Nie ma chwili wytchnienia, czas na epkę Devoured Carcass. Jest to szczególnie interesująca pozycja Old Funeral,  ponieważ nastąpiły gruntowne zmiany personalne w zespole. Dotychczasowy perkusista Padde oprócz grzania na perkusji przejął zaszczyt skrzeczenia ponieważ Olve skupiać się będzie rzecz jasna na Immortal. Lukę basisty wypełnia Thorlak. Największego smaczku dodaje obecność na gitarze niejakiego Christiana za sprawą którego zespół awansował do miana kwartetu. Dla niewtajemniczonych Krystianem jest oczywiście sam Varg Vikernes, który niewiele później otworzy puszkę Pandory w postaci Burzum.  Z pojawieniem się przyszłego ‘hrabiego’ wiąże się ciekawy mroczny łańcuszek wtajemniczania w Black Metalowe alkowy - Euronymous  wtajemniczył Olve który zwerbował Virkensa a że sprawa tyczyła się Koła Black Metalu (o ironio) domknięciem owego koła jest wszystkim znana historia tragicznej śmierci Euronymousa z rąk Grishnackha ale o tym chyba już nawet uczą na lekcjach muzyki w 2 klasie podstawowej.

Tośmy sobie powspominaliśmy… niech teraz przemówi muzyka - „Hauted” jakościowo jest tyć słabiej, utwór leje się niczym gęsta smoła z czarciego kotła. Wokal Paddego zdecydowanie bliższy stylistycznie do Death Metalu i pasuje do muzycznego walca prowadzonego przez resztę hordy, trzeba przyznać, że całokształt jest  niczego sobie. Gitary jakby nabrały masy, riffy przygniatają swym ciężarem. „Incantation” wyróżnia się połamaną rytmiką i oleistym basem Thorlaka, który próbuje się przedrzeć na wierzch. Bulgoczący growl, duet gitarowy sypie siarczystym piachem. Solówka gitarowa niestety nie zachwyca jak ta w „The Day of Judgement”, wokalnie utwór jest bardziej zróżnicowany Padde, decyduje się na okazjonalne skrzeki urozmaicające utwór. Druga solówka gitarowa krótsza ale już bardziej ciekawa. Wydłużenie utworów pozwala na swobodne przemycanie ciekawych patentów. Nawet niewyrobione ucho powinno wychwycić interesujące melodyjne riffy.

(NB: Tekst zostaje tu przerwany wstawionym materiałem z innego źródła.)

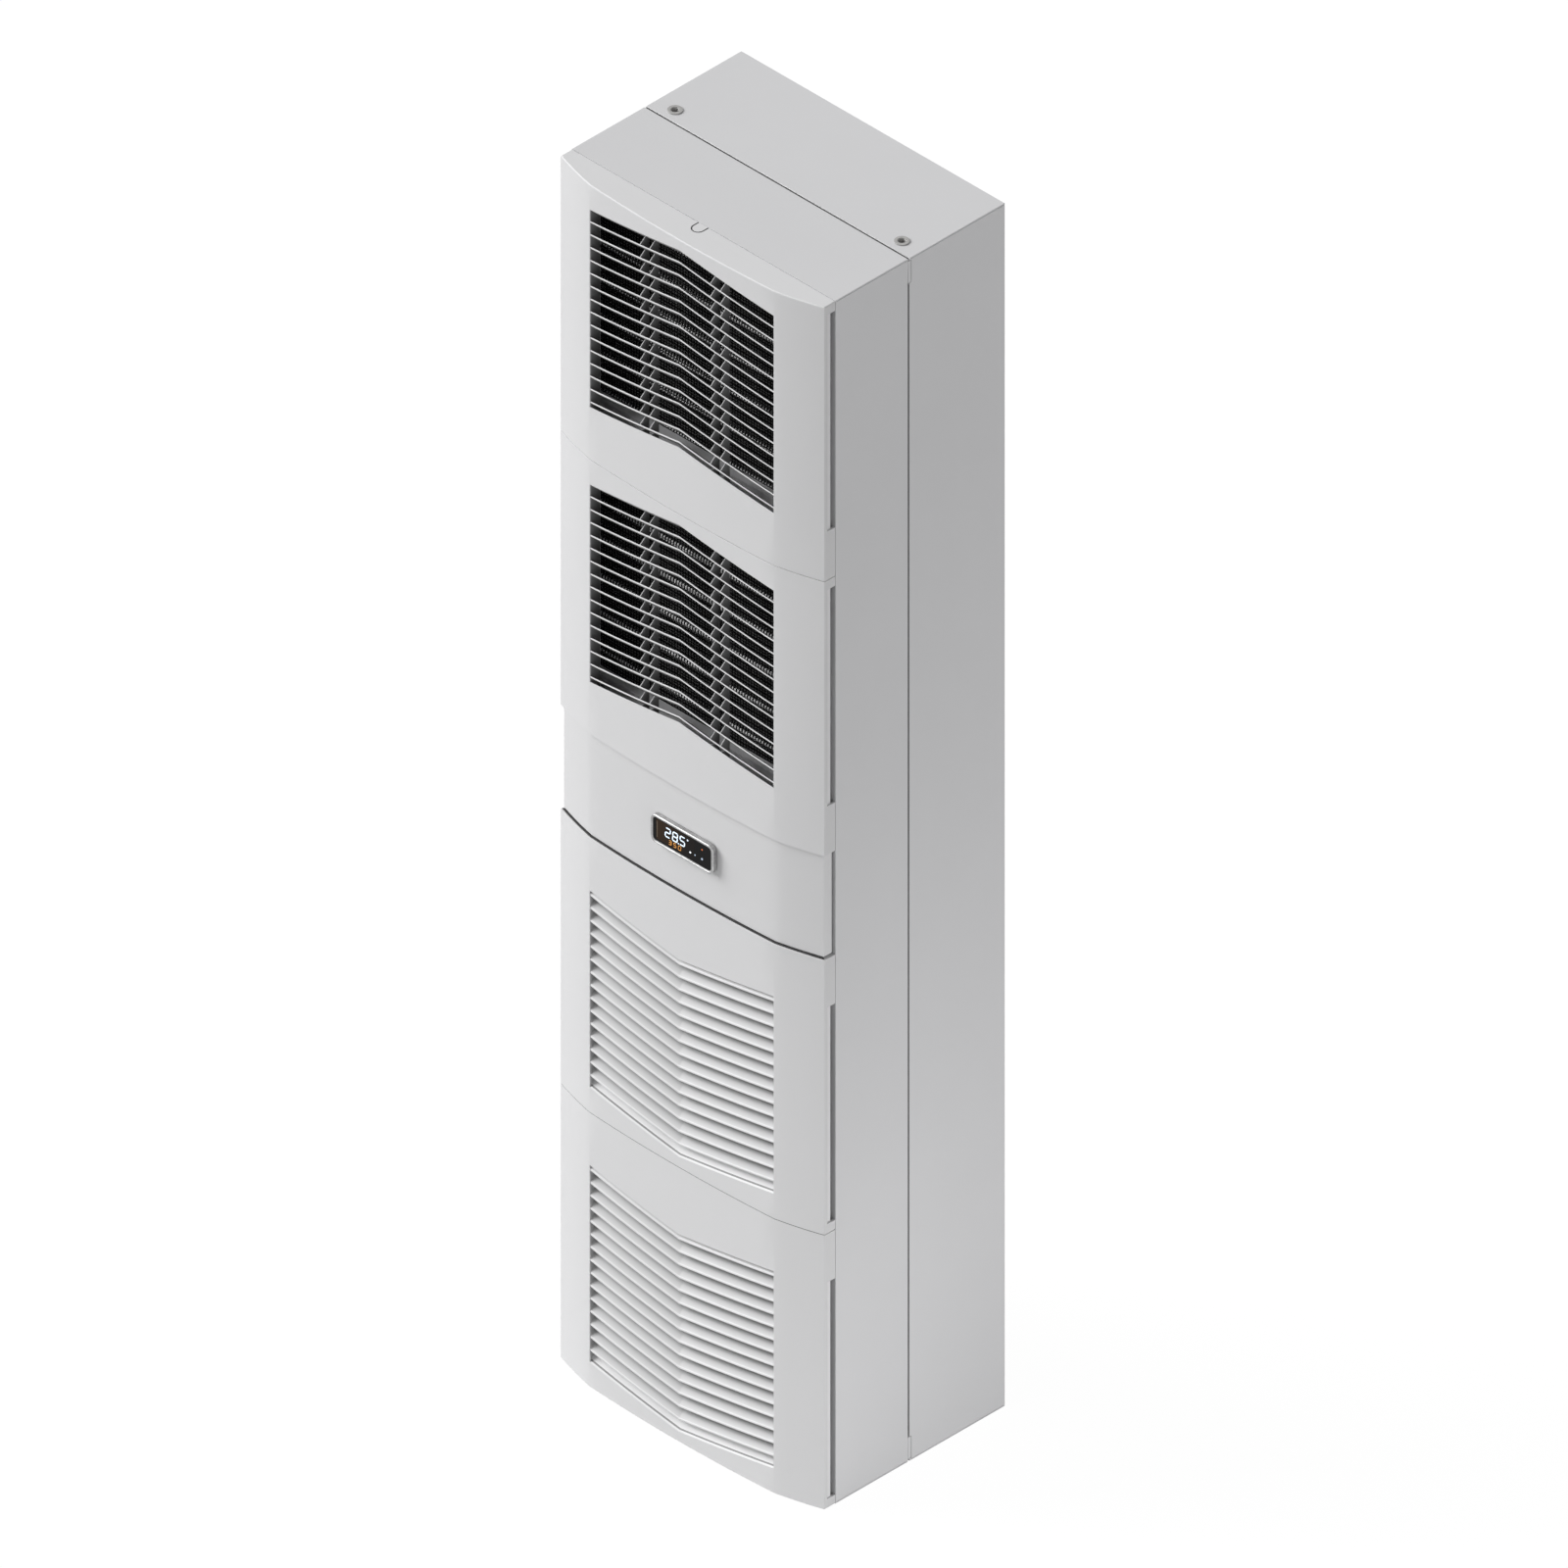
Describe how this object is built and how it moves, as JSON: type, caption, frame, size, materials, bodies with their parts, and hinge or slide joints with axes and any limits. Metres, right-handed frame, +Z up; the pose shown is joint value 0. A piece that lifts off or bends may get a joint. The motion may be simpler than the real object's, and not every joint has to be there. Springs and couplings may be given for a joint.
{
  "type": "enclosure cooling unit",
  "caption": "Tall slim wall-mounted refrigeration unit for electrical enclosures, light grey, with chevron louvre covers, a small digital display and its fans and refrigeration circuit inside.",
  "frame": {"origin": "on the floor plane, under the middle of the box", "axes": "+Z up, the louvred front faces -Y, the enclosure side faces +Y, +X to the right from the front's own left"},
  "size_m": [0.4, 0.3018, 1.5813],
  "materials": {
    "hood_paint": "light grey powder coat, satin",
    "cover_plastic": "light grey moulded plastic, fine texture",
    "bezel_metal": "brushed bright metal",
    "display_glass": "near-black window, polished",
    "zinc_sheet": "zinc-plated sheet",
    "zinc_insert": "zinc plate",
    "coil_black": "black coated fins",
    "fin_aluminium": "bare aluminium fins",
    "line_copper": "drawn copper",
    "valve_brass": "machined brass",
    "black_paint": "black enamel",
    "black_plastic": "black moulded plastic",
    "wheel_plastic": "dark grey moulded plastic",
    "tray_plastic": "grey moulded plastic",
    "board": "green circuit board",
    "seal_rubber": "closed-cell foam",
    "mount_rubber": "black rubber"
  },
  "bodies": {
    "cabinet": {"display_panel": "cover_plastic", "front_hood": "hood_paint", "rear_housing": "hood_paint", "display_bezel": "bezel_metal", "display_glass": "display_glass", "display_module": "board", "display_cable": "black_plastic", "partition": "zinc_sheet", "rear_seal": "seal_rubber", "feed_grommet": "mount_rubber", "suction_grommet": "mount_rubber", "lifting_insert_left": "zinc_insert", "lifting_insert_right": "zinc_insert", "rear_intake_guard": "black_plastic", "rear_outlet_grille": "black_plastic", "mains_connector": "black_plastic", "condenser_core": "coil_black", "condenser_end_left": "zinc_sheet", "condenser_end_right": "zinc_sheet", "condenser_fan_plate": "zinc_sheet", "condenser_fan_shroud": "black_plastic", "condenser_fan_bracket": "zinc_sheet", "condenser_fan_motor": "black_paint", "evaporator_core": "fin_aluminium", "evaporator_end_left": "zinc_sheet", "evaporator_end_right": "zinc_sheet", "evaporator_fan_motor": "black_paint", "inlet_nozzle": "zinc_sheet", "condensate_tray": "tray_plastic", "drain_hose": "mount_rubber", "compressor": "black_paint", "rubber_mount_1": "mount_rubber", "rubber_mount_2": "mount_rubber", "rubber_mount_3": "mount_rubber", "rubber_mount_4": "mount_rubber", "compressor_tray": "zinc_sheet", "accumulator": "black_paint", "suction_elbow": "line_copper", "terminal_cover": "black_plastic", "filter_drier": "line_copper", "expansion_valve": "valve_brass", "discharge_pipe": "line_copper", "liquid_pipe": "line_copper", "feed_pipe": "line_copper", "injection_pipe": "line_copper", "suction_pipe": "line_copper", "electronics_box": "zinc_sheet", "electronics_lid": "zinc_sheet", "controller_board": "board", "terminal_block": "black_plastic"},
    "cover_1": {"louvre_cover_1": "cover_plastic"},
    "cover_2": {"louvre_cover_2": "cover_plastic"},
    "cover_3": {"louvre_cover_3": "cover_plastic"},
    "cover_4": {"louvre_cover_4": "cover_plastic"},
    "top_tab": {"release_tab_top": "cover_plastic"},
    "bottom_tab": {"release_tab_bottom": "cover_plastic"},
    "condenser_fan": {"condenser_fan_impeller": "black_plastic"},
    "evaporator_fan": {"evaporator_fan_impeller": "wheel_plastic"}
  },
  "joints": [
    {"name": "cover_1_pull", "type": "slide", "parent": "cabinet", "child": "cover_1", "axis": [0, -1, 0], "range_m": [0, 0.08]},
    {"name": "cover_2_pull", "type": "slide", "parent": "cabinet", "child": "cover_2", "axis": [0, -1, 0], "range_m": [0, 0.08]},
    {"name": "cover_3_pull", "type": "slide", "parent": "cabinet", "child": "cover_3", "axis": [0, -1, 0], "range_m": [0, 0.08]},
    {"name": "cover_4_pull", "type": "slide", "parent": "cabinet", "child": "cover_4", "axis": [0, -1, 0], "range_m": [0, 0.08]},
    {"name": "top_release", "type": "hinge", "parent": "cabinet", "child": "top_tab", "pos_m": [0, -0.10985, 1.5772], "axis": [1, 0, 0], "range_deg": [0, 5], "stiffness_Nm_per_rad": 4},
    {"name": "bottom_release", "type": "hinge", "parent": "cabinet", "child": "bottom_tab", "pos_m": [0, -0.10985, 0.0028], "axis": [-1, 0, 0], "range_deg": [0, 5], "stiffness_Nm_per_rad": 4},
    {"name": "condenser_fan_spin", "type": "hinge", "parent": "cabinet", "child": "condenser_fan", "pos_m": [0, -0.07255, 0.5205], "axis": [0, -1, 0], "continuous": true},
    {"name": "evaporator_fan_spin", "type": "hinge", "parent": "cabinet", "child": "evaporator_fan", "pos_m": [0, 0.04175, 1.37], "axis": [0, 1, 0], "continuous": true}
  ]
}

Zamykający tytułowy  Devoured Carcass to totalny gwiezdny niszczyciel. Szybkie tempo trochę przez to utwór traci na czytelności, riffy  odpowiednio bujają, soczyste solówki o posmaku niezłej psychodeli. Idealna Ściana dźwięku na koniec tego zacnego utworu wieńczącego świetną chodź krótką EP,  czuć niedosyt, zresztą to samo tyczy się Abduction of Limbs, które mogłoby być przynajmniej dwa razy dłuższe.    

Drugą płytę uzupełniają niebanalny a nawet eksperymentalny  „Forced to be Lost” ohydny skrzek, powraca wraz z mocno zaakcentowaną gitarą basową. Zespół kombinuje, zarówno sekcja rytmiczna jak i gitarzyści.  W tym specyficznym utworze dominują wolne tempa z dużą dawką schizującego niepokoju.

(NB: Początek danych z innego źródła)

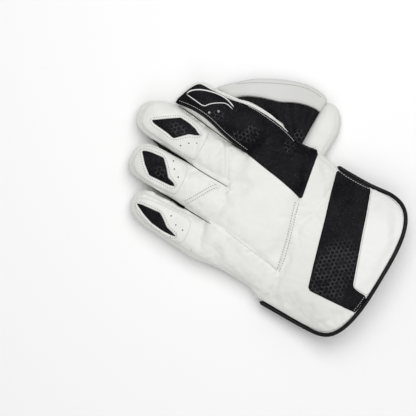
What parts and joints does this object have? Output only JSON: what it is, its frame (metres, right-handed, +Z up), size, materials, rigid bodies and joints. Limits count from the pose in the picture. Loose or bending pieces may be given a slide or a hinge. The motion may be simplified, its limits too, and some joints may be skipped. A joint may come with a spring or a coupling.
{
  "type": "wicketkeeping glove",
  "caption": "Left-hand wicketkeeping glove resting on its palm, with a padded leather back, a webbed thumb and a long open gauntlet cuff.",
  "frame": {"origin": "the middle of the glove's footprint, on the surface it lies on", "axes": "+X towards the thumb, +Y towards the fingertips, +Z up from the palm to the back of the hand"},
  "size_m": [0.2616, 0.3628, 0.0599],
  "materials": {
    "white_leather": "soft white grained leather, satin",
    "gloss_leather": "smooth white coated leather, semi-gloss",
    "black_leather": "black leather with a faint printed honeycomb",
    "black_binding": "black edge binding",
    "rubber_facing": "black pimpled rubber facing, matt"
  },
  "bodies": {
    "root": {"palm_facing": "rubber_facing", "hand_shell": "white_leather", "little_stall": "white_leather", "ring_stall": "white_leather", "middle_stall": "white_leather", "index_stall": "white_leather", "thumb_stall": "white_leather", "little_cap": "white_leather", "ring_cap": "white_leather", "middle_cap": "white_leather", "little_diamond": "black_leather", "ring_diamond": "black_leather", "middle_diamond": "black_leather", "web_border": "white_leather", "web_insert": "black_leather", "back_panel": "white_leather", "index_cover": "black_leather", "cuff_back": "white_leather", "cuff_palm": "black_leather", "cuff_band": "black_leather", "cuff_shield": "gloss_leather", "cuff_binding": "black_binding", "cuff_palm_binding": "black_binding"}
  },
  "joints": []
}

 http://www.metal-archives.com/images/3/9/6/9/3969_photo.jpg?0709

Po szybkich ciosach czas na dołujące wolniejsze mieszanie bliższe Black Metalu. The September 1992 Advance Tape nagrany w Kardemommehuset to odkopany skarb w postaci smakowitych utworów o słabej jakości ale jakże broniącej się kompozycyjnie. Pierwszy „Alone Walking” to mglisty utwór w wolnym tempie, bardzo melancholijny i przytłaczający jak na Old Funeral przystało. Transowy riff, powrót do skrzeczących wokali, zdecydowanie temu utworowi bliżej do Black niż Death Metalu, lakoniczne kapitalne solówki przedzierają się przez norweski szum tego najdłuższego „spaceru” na całej kompilacji.  „Lyktemenn” kontynuuje klimat poprzedniego utworu, smutek i beznadzieja wycieka z pod palców gitarzystów. Żwawiej jest w „Into the Hades” kolejnym „koniunkturalnym” dla tej części świata utworem. Chodź z drugiej strony można powiedzieć o wyważeniu Death i Black Metalu w tym utworze. Czarne zestawienie zamyka „przebojowy” „My Tyrant Grace”. Nawet gitara basowa nuci sobie jakby pod nosem(?). W połowie jesteśmy raczeni czytelną ładną solówką. Utwór mógłby być trochę, krótszy bo pod koniec niepotrzebnie się dłuży, razi też trochę sztuczne brzmienie perkusji. Już na sam koniec rażeni jesteśmy koncertową wersją „Devoured Carcass” w zdecydowanie lepszej jakości niż bootleg z pierwszej części. Szkoda, że tamten materiał nie posiada takiego brzmienia.  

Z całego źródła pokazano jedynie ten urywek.